REGARDING this distinguished Tudor composer the biographical data are very scant. Even Davey thus dismisses him:
Gwynneth, a secular priest, was presented to a London vicarage--St. Peter's, Cheap--in 1543; he resigned in the reign of Mary, when he published tracts against the Protestants. His only known work is the song in Wynkyn de Worde's book.
He adds that Gwynneth 'was licensed to proceed Mus.Doc., Oxon., in 1531', and quotes Anthony à Wood's remarks.
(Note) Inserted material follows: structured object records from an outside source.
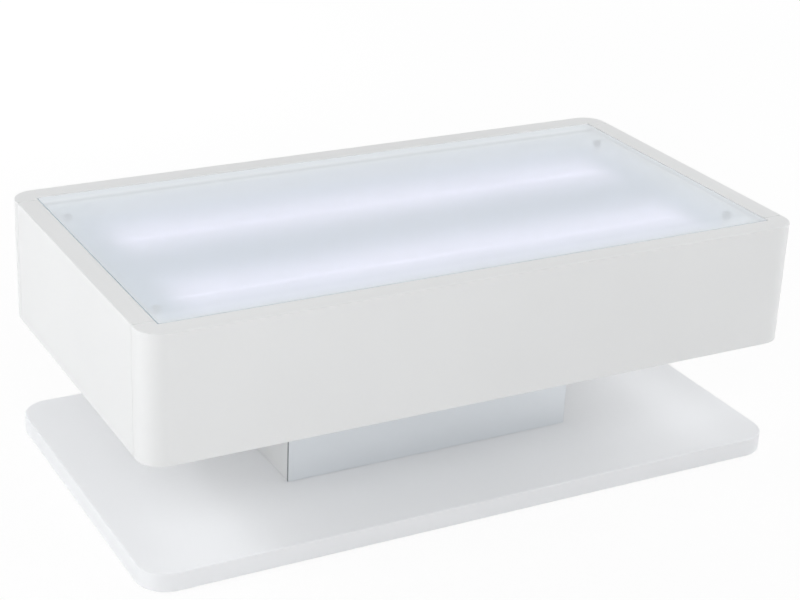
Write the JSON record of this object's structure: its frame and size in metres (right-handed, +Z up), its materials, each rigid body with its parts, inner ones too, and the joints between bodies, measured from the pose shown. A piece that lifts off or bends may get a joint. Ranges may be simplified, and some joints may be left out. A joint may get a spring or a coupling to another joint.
{
  "type": "coffee table",
  "caption": "White gloss coffee table: a rounded box with a lit frosted glass top and handle-less drawers in its long sides, on a mirror-clad pedestal and a thick base plate.",
  "frame": {"origin": "on the floor, under the middle of the table's outline", "axes": "+X along the table's length to its right end, +Y across the table to its back, +Z up; the front drawer opens toward -Y and the back drawer toward +Y"},
  "size_m": [1.15, 0.62, 0.425],
  "materials": {
    "white_gloss": "fibreboard with white high-gloss lacquer",
    "white_melamine": "particle board with satin white melamine facing",
    "hardboard": "white-faced hardboard",
    "frosted_glass": "tempered glass, polished on top and frosted underneath",
    "mirror": "silvered plate with polished edges",
    "zinc_steel": "bright zinc-plated steel",
    "dark_rubber": "dark soft rubber",
    "grey_plastic": "grey matte plastic",
    "white_plastic": "white plastic"
  },
  "bodies": {
    "table": {"base_plate": "white_gloss", "foot_front_left": "grey_plastic", "foot_front_right": "grey_plastic", "foot_back_left": "grey_plastic", "foot_back_right": "grey_plastic", "pedestal_end_left": "white_gloss", "pedestal_end_right": "white_gloss", "pedestal_board_front": "white_melamine", "pedestal_board_back": "white_melamine", "mirror_plate_front": "mirror", "mirror_plate_back": "mirror", "base_bolt_front_left": "zinc_steel", "base_bolt_front_right": "zinc_steel", "base_bolt_back_left": "zinc_steel", "base_bolt_back_right": "zinc_steel", "box_bolt_front_left": "zinc_steel", "box_bolt_front_right": "zinc_steel", "box_bolt_back_left": "zinc_steel", "box_bolt_back_right": "zinc_steel", "cheek_left": "white_gloss", "cheek_right": "white_gloss", "side_board_left": "white_melamine", "side_board_right": "white_melamine", "bottom_panel": "white_melamine", "centre_board": "white_melamine", "glass_rail_front": "white_melamine", "glass_rail_back": "white_melamine", "light_tray": "white_melamine", "glass_top": "frosted_glass", "glass_post_front_left": "dark_rubber", "glass_post_front_right": "dark_rubber", "glass_post_back_left": "dark_rubber", "glass_post_back_right": "dark_rubber", "led_strip_front": "white_plastic", "led_strip_back": "white_plastic", "led_controller": "white_plastic", "led_lead": "white_plastic", "front_left_slide_cabinet": "zinc_steel", "front_right_slide_cabinet": "zinc_steel", "back_left_slide_cabinet": "zinc_steel", "back_right_slide_cabinet": "zinc_steel"},
    "front_drawer": {"front_drawer_front": "white_gloss", "front_drawer_side_left": "white_melamine", "front_drawer_side_right": "white_melamine", "front_drawer_back": "white_melamine", "front_drawer_bottom": "hardboard", "front_left_slide_drawer": "zinc_steel", "front_right_slide_drawer": "zinc_steel"},
    "back_drawer": {"back_drawer_front": "white_gloss", "back_drawer_side_left": "white_melamine", "back_drawer_side_right": "white_melamine", "back_drawer_back": "white_melamine", "back_drawer_bottom": "hardboard", "back_left_slide_drawer": "zinc_steel", "back_right_slide_drawer": "zinc_steel"},
    "front_left_runner": {"front_left_slide_middle": "zinc_steel"},
    "front_right_runner": {"front_right_slide_middle": "zinc_steel"},
    "back_left_runner": {"back_left_slide_middle": "zinc_steel"},
    "back_right_runner": {"back_right_slide_middle": "zinc_steel"}
  },
  "joints": [
    {"name": "front_drawer_slide", "type": "slide", "parent": "table", "child": "front_drawer", "axis": [0, -1, 0], "range_m": [0, 0.24]},
    {"name": "back_drawer_slide", "type": "slide", "parent": "table", "child": "back_drawer", "axis": [0, 1, 0], "range_m": [0, 0.24]},
    {"name": "front_left_runner_slide", "type": "slide", "parent": "table", "child": "front_left_runner", "axis": [0, -1, 0], "range_m": [0, 0.12]},
    {"name": "front_right_runner_slide", "type": "slide", "parent": "table", "child": "front_right_runner", "axis": [0, -1, 0], "range_m": [0, 0.12]},
    {"name": "back_left_runner_slide", "type": "slide", "parent": "table", "child": "back_left_runner", "axis": [0, 1, 0], "range_m": [0, 0.12]},
    {"name": "back_right_runner_slide", "type": "slide", "parent": "table", "child": "back_right_runner", "axis": [0, 1, 0], "range_m": [0, 0.12]}
  ],
  "couplings": [
    {"joint": "front_left_runner_slide", "follows": "front_drawer_slide", "ratio": 0.5},
    {"joint": "front_right_runner_slide", "follows": "front_drawer_slide", "ratio": 0.5},
    {"joint": "back_left_runner_slide", "follows": "back_drawer_slide", "ratio": 0.5},
    {"joint": "back_right_runner_slide", "follows": "back_drawer_slide", "ratio": 0.5}
  ]
}
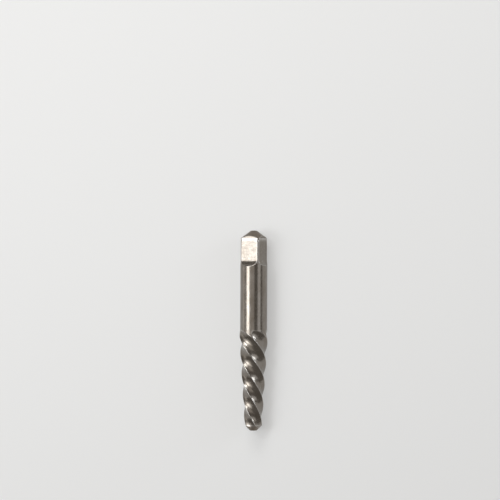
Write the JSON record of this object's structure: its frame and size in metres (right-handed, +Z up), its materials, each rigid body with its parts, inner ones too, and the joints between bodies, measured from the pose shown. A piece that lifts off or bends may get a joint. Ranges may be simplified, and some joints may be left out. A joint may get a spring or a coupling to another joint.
{
  "type": "screw extractor",
  "caption": "Spiral screw extractor: a square drive head, a plain round shank and a tapered end with coarse left-hand flutes.",
  "frame": {"origin": "on the surface the tool lies on, below the middle of its length and width", "axes": "+Y along the tool's axis towards the square head, +Z up from the surface, +X to the right as seen from above with the head away from the viewer"},
  "size_m": [0.0121, 0.0856, 0.0121],
  "materials": {
    "tool_steel": "satin, ground, darkened by hardening"
  },
  "bodies": {
    "root": {"screw_extractor": "tool_steel"}
  },
  "joints": []
}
Considering that Gwynneth is included in Anthony à Wood's list of famous Oxford composers, as well as in Morley's oft-quoted list, and that he is mentioned by Dr. Burney, it is strange that his biography has never been adequately explored by English musicologists. The inclusion of his song, 'My love mourneth', for four voices, in Wynkyn de Worde's printed Song-Book, dated October 10, 1530, is ample proof of his reputation as a composer at that date.
From the Register of the University of Oxford we learn that John Gwynneth, on supplicating for the degree of Mus.D. on December 9, 1531, set forth that he
. . . had composed all the Responses for the year, in cantis crispis aut fractis, ut aiunt, and many Masses, including three Masses of 5 parts, and five Masses of 4 parts, as well as Hymns, Antiphons, &c.
Evidently his abilities must have been recognized, for we read that he was licensed to graduate as Doctor of Music on payment of a fee of 20d. ( Oxford Register, i. 167).